Est-ce que renoncer à la perfection signifie baisser ses standards ?
Absolument pas. Il s’agit plutôt de redéfinir ses standards en fonction de ses valeurs réelles plutôt que de pressions externes. C’est passer de « être parfait aux yeux des autres » à « être fidèle à qui je suis vraiment ».
Comment gérer la peur du jugement des autres quand on arrête d’être parfait ?
En réalisant que souvent, les autres sont bien moins critiques que nous ne le craignons. La plupart des gens sont tellement occupés par leurs propres imperfections qu’ils ne remarquent même pas les nôtres. Et ceux qui jugent sévèrement… ont probablement leur propre rapport difficile à la perfection.

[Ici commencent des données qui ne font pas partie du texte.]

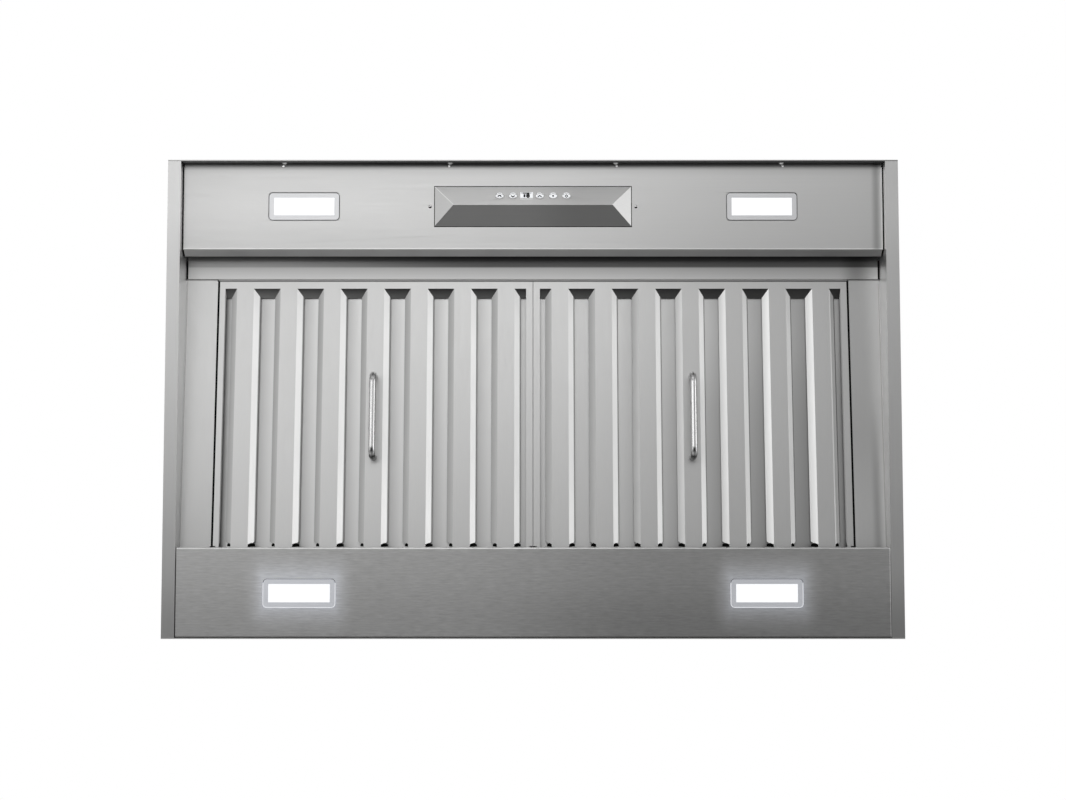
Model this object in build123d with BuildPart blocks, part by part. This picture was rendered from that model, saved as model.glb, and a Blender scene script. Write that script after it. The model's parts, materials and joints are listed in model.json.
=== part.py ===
from build123d import *

import os
from math import acos, asin, atan2, cos, degrees, radians, sin, tan

os.makedirs("parts", exist_ok=True)

# Range hood insert, built into a cabinet above a cooktop.
# Frame: the origin is the centre of the rim plane, the lowest plane of the hood.
# +X points right as seen from the front, -Y points to the front, +Z points up.
# Lengths are in millimetres and angles in degrees.

# ------------------------------------------------------------------ driving dimensions

# Tray: the lower housing that shows from below
hood_width = 857.25
hood_depth = 558.8
tray_height = 102.0
sheet = 1.2
front_sheet = 1.5
bend_radius = 2.0
side_flange_width = 15.2
top_flange_width = 24.0
panel_side_gap = 1.8
rear_panel_gap = 0.5
rear_panel_end_gap = 0.3
side_strip_width = 36.425
strip_end_gap = 2.7
shelf_drop = 2.4

# Control panel, front ledge and rear light panel
control_panel_height = 12.6
control_panel_rear_y = -175.0
control_flange_height = 10.6
lip_run = 6.8
lip_rise = 10.0
ledge_height = 42.0
ledge_front_y = -178.0
ledge_rear_y = -143.8
light_panel_front_y = 174.3
light_panel_front_flange = 5.0
light_panel_rear_flange = 20.0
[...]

Peut-on vraiment guérir du perfectionnisme ?
Guérir peut-être pas complètement, mais certainement apprendre à vivre avec plus de légèreté. Le perfectionnisme est souvent une vieille stratégie de protection qui a fonctionné à un moment de notre vie. Il s’agit de remercier cette partie de nous qui a voulu nous protéger, tout en lui expliquant doucement qu’on n’a plus besoin d’elle de la même manière.
Comment aider un proche qui souffre de perfectionnisme ?
En lui offrant un espace sans jugement où il peut être imparfait. En valorisant ses qualités humaines plutôt que ses performances. Et surtout, en montrant l’exemple en osant vous-même partager vos propres imperfections et comment vous les apprivoisez.